The Gift of Being Seen

 

By Susanne Liebich

Photo by Damir Bosnjak on Unsplash

In the last few years, my mother has struggled with memory loss and her world has become smaller.   Her former life included many wonderful friends and an active social life with my dad, and with the anxiety that comes with dementia, she has let go of many of those relationships. Only because my dad was hospitalized, she agreed to let me take her to dinner. We sat across the table from each other, sampling each other's meals, laughing at each other's stories, and sharing intimacies.  At the conclusion of dinner, mom said "we should do this more often- have mother-daughter outings!"  I thought about this precious time with her, and realized that what mom needs, really, is so simple: she needs to be seen.

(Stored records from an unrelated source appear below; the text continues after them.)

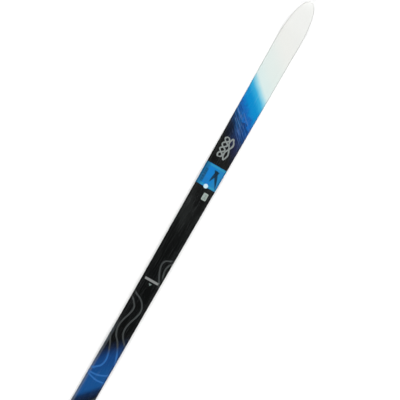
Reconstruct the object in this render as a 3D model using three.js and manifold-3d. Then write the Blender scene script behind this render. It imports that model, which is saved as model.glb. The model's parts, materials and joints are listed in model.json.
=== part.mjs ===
// A cross country touring ski, 1.5 m long, in sandwich construction with a cap: a grooved running base, glass
// laminates, a laminated wooden core with air channels, plastic sidewalls and spacers, a printed top sheet.
// Millimetres. +X runs towards the tip, +Y to the skier's left, +Z up. The origin is on the ground under the
// middle of the ski's length. Unloaded, it stands on two short running faces and arches between them.
import * as THREE from "three";
import { mergeVertices } from "three/addons/utils/BufferGeometryUtils.js";
import Module from "manifold-3d";

// ---- Driving dimensions ----

// Plan view
const length = 1500;
const shovelHalf = 30;
const waistHalf = 25;
const tailHalf = 27.5;
const tipX = length / 2;
const tailX = -length / 2;
const waistX = -120;
const noseLength = 126;
const nosePower = 2.8;
const tailRound = 20;
const tailPower = 3;
const tailWideX = tailX + 60;
const sidecutPower = 1.4;
const bluntNose = 0.6;
const bluntTail = 1.2;

// Side view. The balance line is where the toe of a binding goes.
const balanceX = -28;
const camber = 18;
const archHalf = 590;
const runningFace = 40;
const tipRise = 48;
const tipCurve = 2.1;
const tailRise = 5;
const tailCurve = 2;
const endThickness = 7;
const midThickness = 22;
const taperFront = 640;
const taperRear = 650;

// Cross-section
const glue = 0.1;
const baseThickness = 1.6;
const laminate = 0.8;
const topSheet = 0.7;
const edgeHeight = 3.2;
const edgeShare = 0.35;
const endBevel = 2;
const midBevel = 5.5;
const bevelShare = 0.3;
const sidewall = 3;
// The narrowest flat that may be left beside a bend of a section.
const narrowFlat = 0.3;

// Guide groove in the running base
const grooveMouth = 4.5;
const grooveFloor = 3;
const grooveDepth = 1.8;
const grooveSpread = 0.5;
// At the round tip the groove's mouth and floor stay within these shares of the half-width.
const grooveMouthShare = 0.7;
const grooveFloorShare = 0.5;
const grooveFrontX = 596;
const grooveRearX = -696;
const grooveRunOut = 50;

// Core
const coreFrontX = 600;
const coreRearX = -700;
const centreStringer = 6;
const stringerWidth = 5.5;
const channelWidth = 2.8;
const channelLength = 84;
const channelBridge = 36;
const channelMargin = 60;
const joint = 0.2;

// Mounting plate under the top laminate, where binding screws bite
const plateFrontX = balanceX + 70;
const plateRearX = balanceX - 220;
const plateThickness = 1.2;
const plateRamp = 8;
const plateInset = 0.4;

// Climbing skin strips in pockets of the base
const skinFrontX = balanceX + 250;
const skinRearX = balanceX - 150;
const skinY = 14.5;
const skinHalf = 7;
const skinPile = 0.95;
const skinStandsOut = 0.25;
const skinAdhesive = 0.2;
const pocketDepth = 1;
const pocketClearance = 0.25;

// A round end begins this share of its radius wide.
const roundStart = 0.25;

// Tail protector
const protectorX = tailX + 15;
const tongueX = tailX + 35;
const tongueInset = 5;

// Labels on the top sheet
const film = 0.25;
const filmGap = 0.05;
const bandRearX = 234;
const bandFrontX = 292.4;
const sealX = 236.2;
const sealY = 0;
const sealRadius = 5.7;
const codeRearX = 202.8;
const codeFrontX = 221.2;
const codeY = -10.9;
const codeHalf = 6.2;

// ---- Stations: every surface is ruled between these places along the ski, which keeps layers parallel ----

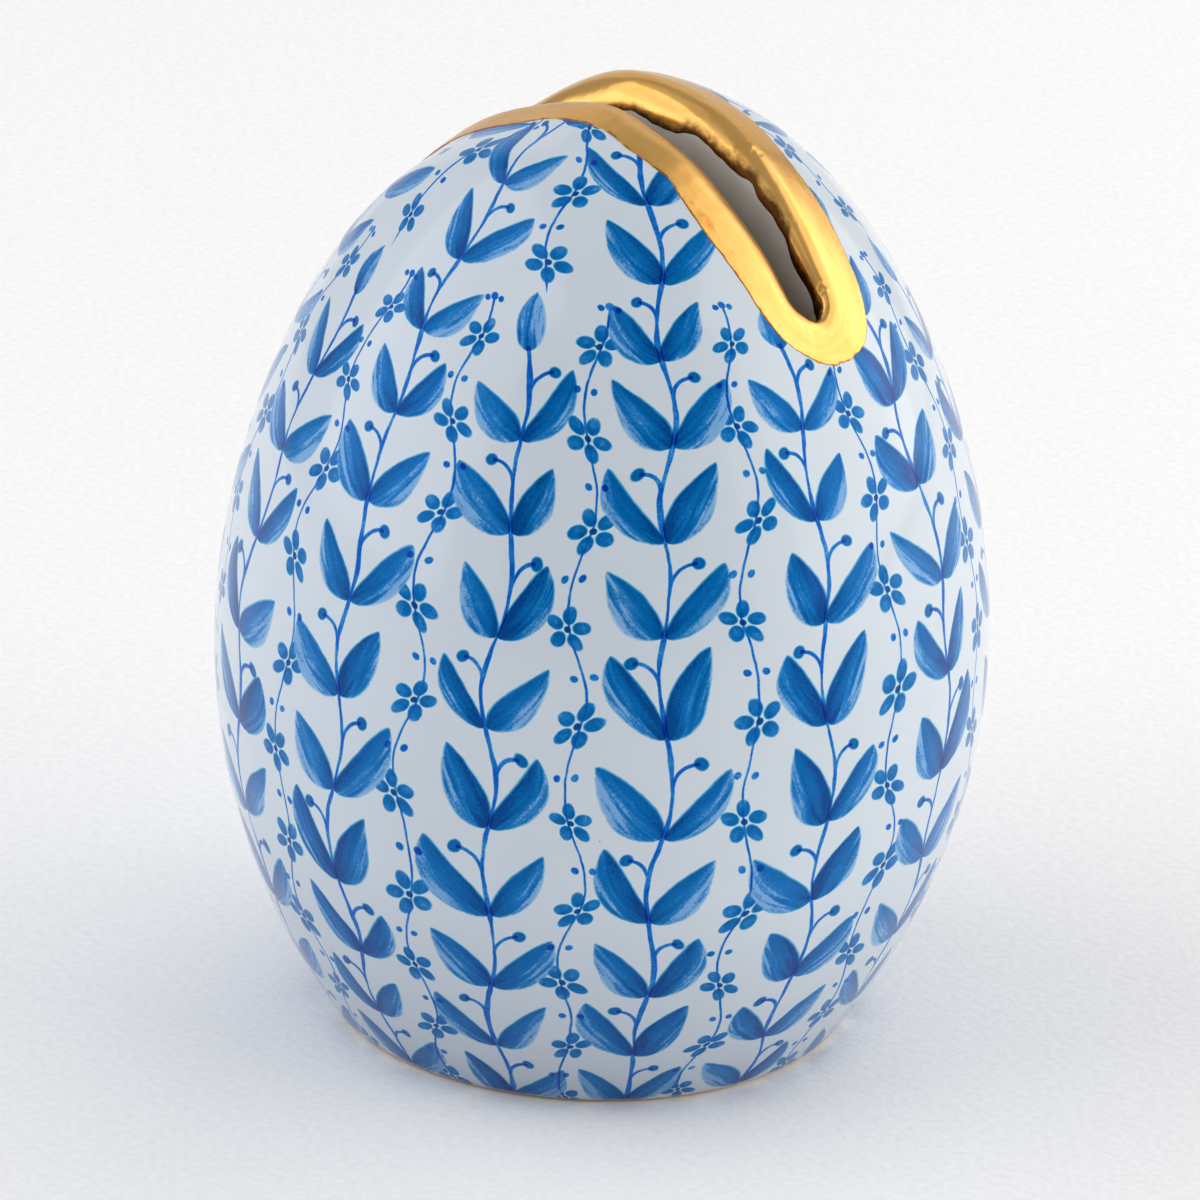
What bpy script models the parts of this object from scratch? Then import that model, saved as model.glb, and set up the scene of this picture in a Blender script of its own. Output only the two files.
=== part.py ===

My therapeutic movement work has expanded to include individuals with Alzheimer's, for whom I notice the diminishing of life, the lessening of interaction.  I have come to discover that my job is not to entertain them, but rather to "see" them... to find a way to connect with each and every individual, if only for a few minutes or seconds.  I learn their names, their histories; I include music they find meaningful.  I play and joke with them, too, because laughter is so healing. I lock eyes with them, and I'm constantly talking to them. I let them know I see.

 A while back, there was an elderly man in a memory unit who came to my movement class although he was not engaged with the movement. However, I noticed that he sang to the big band era songs.  One time, I asked him if he would like to dance with me.  He nodded his approval.  From then on, our routine was to partner dance for the last 3 minutes of class. What was so amazing to me was that each week, we interacted a bit more... one week he led me in a promenade, another week he led me in turns. Before long, we were talking during our dance. The faces of the residents expressed joy, poignancy, wistfulness. At the end of each of our partner dances, the residents erupted in applause.  They were not just onlookers, but part of the dance- perhaps they saw their younger selves. After one particularly joyful dance, I turned to Jack and said, "they're clapping for you!" He looked at me and said with a twinkle in his eye, "I'll dance with you anytime". Sadly, that was our last dance as Jack passed away a few days later.  Yet, I take comfort in the fact that in his last few days, Jack felt the gift of being seen.

 I also work with children who have suffered profound physical injury and individuals with debilitating conditions such as Parkinson's.   I feel that spending so much time in the hospital must be difficult to accept, as perhaps one's identity starts to become defined as the injured or disabled person. I have learned to look at these individuals as an artist would look at "negative space": where some might see white with black lines, I see black with white lines. I say, let's figure out together all the possibilities of movement.  Let's not just use our bodies, but also our thoughts and emotions to create a palette of limitless potential. I once spent 4 months teaching movement to a six year old girl who told me "I used to just dance with my feet; now I know I can dance with my whole body."   What this little girl has realized is the importance of being seen, not just by others, but by oneself.  Letting ourselves be seen, seeing ourselves and seeing others is part of the universal desire for connection.  We all have this ability to open the door for someone in our lives and give them the gift of being seen. Don't close your eyes, or you may miss your chance.